## GIVEN INFORMATION

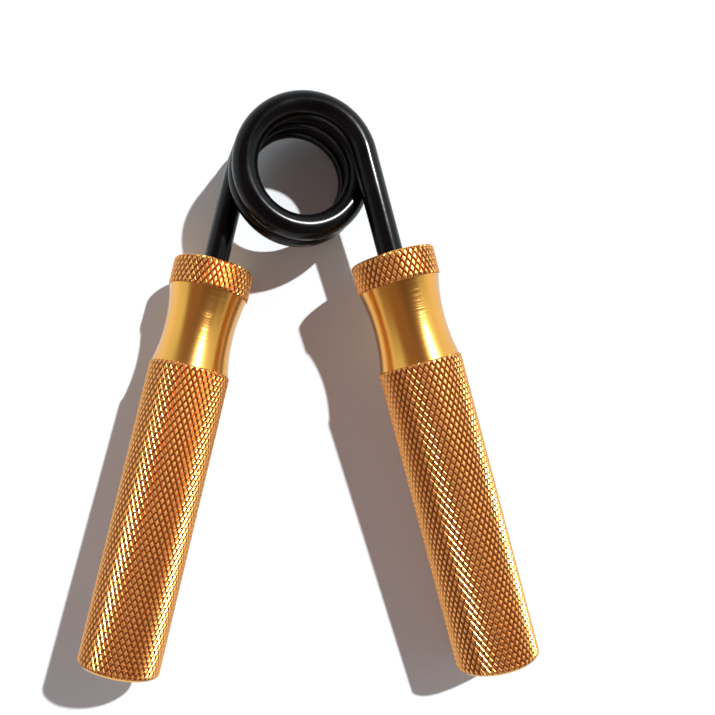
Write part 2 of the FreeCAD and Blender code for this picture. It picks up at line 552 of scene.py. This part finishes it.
def make_studio():
    """A dim ceiling, brighter to the left, and a broad soft card low down round the back and
    the sides. The camera sees a white backdrop past the floor's edge, and so do reflections
    near the horizon."""
    world = bpy.data.worlds.new("studio")
    world.use_nodes = True
    nodes, links = world.node_tree.nodes, world.node_tree.links
    split = nodes.new("ShaderNodeSeparateXYZ")
    links.new(nodes.new("ShaderNodeTexCoord").outputs["Generated"], split.inputs["Vector"])
    across, along, up = (split.outputs[axis] for axis in "XYZ")

    low = ranged(nodes, links, up, CARD_TOP, (1, 0))
    behind = ranged(nodes, links, along, CARD_FRONT_TO_REAR, (CARD_IN_FRONT, 1))
    sideways = calculated(nodes, links, "ABSOLUTE", across)
    aside = ranged(nodes, links, sideways, CARD_MIDDLE_TO_SIDE, (CARD_IN_MIDDLE, 1))
    card = calculated(nodes, links, "MULTIPLY", low, behind)
    card = calculated(nodes, links, "MULTIPLY", card, aside)
    right = ranged(nodes, links, across, OVERHEAD_LEFT_TO_RIGHT, (0, 1))
    overhead = blended(nodes, links, right, OVERHEAD_LEFT, OVERHEAD_RIGHT)
    surround = blended(nodes, links, card, overhead, CARD_COLOUR)

    ray = nodes.new("ShaderNodeLightPath").outputs
    mirrored = calculated(nodes, links, "ADD", ray["Is Glossy Ray"], ray["Is Transmission Ray"])
    horizon = ranged(nodes, links, up, BACKDROP_TOP, (1, 0))
    mirrored = calculated(nodes, links, "MULTIPLY", mirrored, horizon)
    seen = calculated(nodes, links, "ADD", ray["Is Camera Ray"], mirrored)
    colour = blended(nodes, links, seen, surround, BACKDROP_COLOUR)
    links.new(colour, nodes["Background"].inputs["Color"])
    bpy.context.scene.world = world


def make_camera():
    """The camera that took the photograph, looking almost straight down."""
    data = bpy.data.cameras.new("camera")
    data.lens = CAMERA_LENS
    data.shift_x, data.shift_y = CAMERA_SHIFT
    data.clip_start = CAMERA_NEAR
    camera = bpy.data.objects.new("camera", data)
    camera.location = CAMERA_PLACE
    camera.rotation_euler = CAMERA_TURN
    bpy.context.scene.collection.objects.link(camera)
    bpy.context.scene.camera = camera


make_wire()
finishes = [
    gold_anodised(
        "gold_turned", tint=(0.86, 0.41, 0.045), grazing=(0.6, 0.62, 0.6),
        roughness=(0.2, 0.25), coat=1, coat_roughness=0.26,
    ),
    # The knurled finish carries painted shade in its grooves
    gold_anodised(
        "gold_knurled", tint=(0.9, 0.43, 0.13), grazing=(0.28, 0.3, 0.3),
        roughness=(0.22, 0.3), coat=0.4, coat_roughness=0.15, painted_groove_shade=(0.62, 0.2, 0.035),
    ),
]
for side in ("left", "right"):
    make_handle(side, finishes)

make_floor()
make_key()
make_studio()
make_camera()
bpy.context.scene.view_settings.view_transform = "Standard"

## WHAT IS EXPECTED
Show the lines that mention the word "finishes".

## RESULT OF THIS TASK
Write part 2 of the FreeCAD and Blender code for this picture. It picks up at line 552 of scene.py. This part finishes it.
finishes = [
    make_handle(side, finishes)